Avant, on facturait à la tête du client. Et il
m’arrivait de demander aux femmes d’aller voir les
médecins en jean et sans bijoux. Il y a encore des
problèmes au niveau des assurances. Mais on se bat
là-dessus, et on commence à avoir des résultats».
Avec tout cela, pas étonnant que Muriel Bessis soit
devenue l’ennemie n°1 de certains médecins peu intègres.
Ce manque d’intégrité n’est pas l’apanage des seuls
médecins. Muriel Bessis dénonce aussi celui des agences
de voyages qui font de la chirurgie esthétique un fonds
de commerce.
«C’est ce que s’est passé en Tunisie où on a pourtant
d’excellents médecins, bien formés, des cliniques bien
tenues, et un suivi rigoureux.
Le problème vient quelquefois des agents de voyages peu
scrupuleux que se substituent aux médecins et prennent
trop de libertés avec le patient.
Et aussi des médias mal intentionnés qui cherchent la
faille, montant en épingle un incident, et occultant le
côté positif et rassurant des choses, comme une
assistance stricte d’un avocat, un soutien sans faille
des assurances et la très forte proportion de succès.
J’ai eu des ratés au Maroc et personne n’en a parlé».

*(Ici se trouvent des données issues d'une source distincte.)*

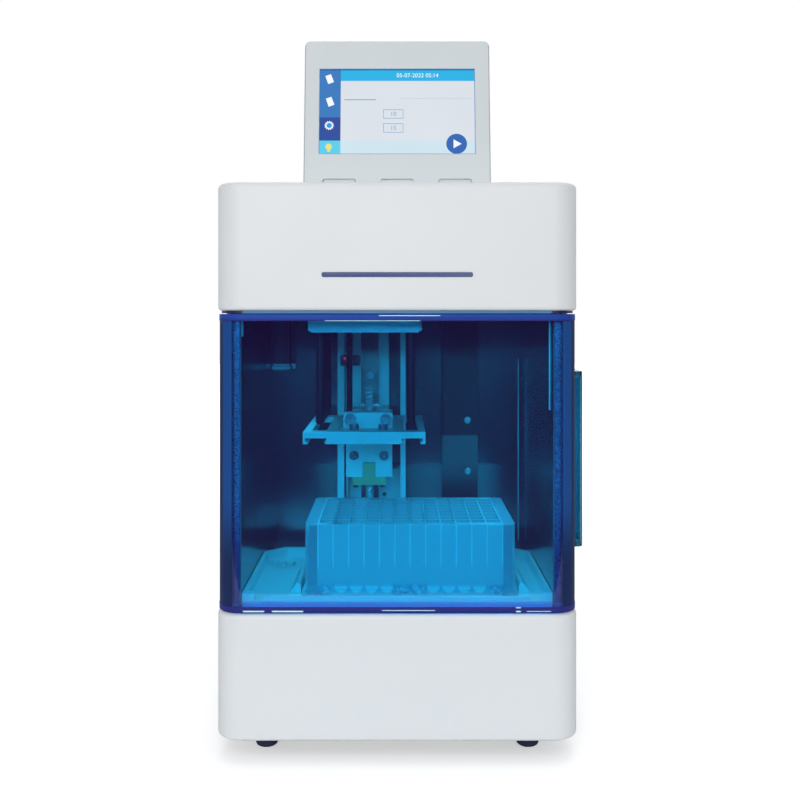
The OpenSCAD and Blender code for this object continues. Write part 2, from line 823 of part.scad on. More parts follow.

Muriel Bessis vient très régulièrement en Tunisie. Elle
est en contact étroit avec les chirurgiens plasticiens
et suit de très près ce qui se passe. Et prépare déjà
une émission où elle souhaite voir des journalistes
rencontrer des responsables du ministère de la Santé et
encourager les patients à rencontrer directement les
médecins sans l’intermédiaire d’un agent de voyages.
«J’ai réussi ma vie grâce à la Tunisie. C’est là que
j’ai appris les valeurs humaines. Et quand on me demande
où bat mon cœur, je réponds qu’il habite en Tunisie».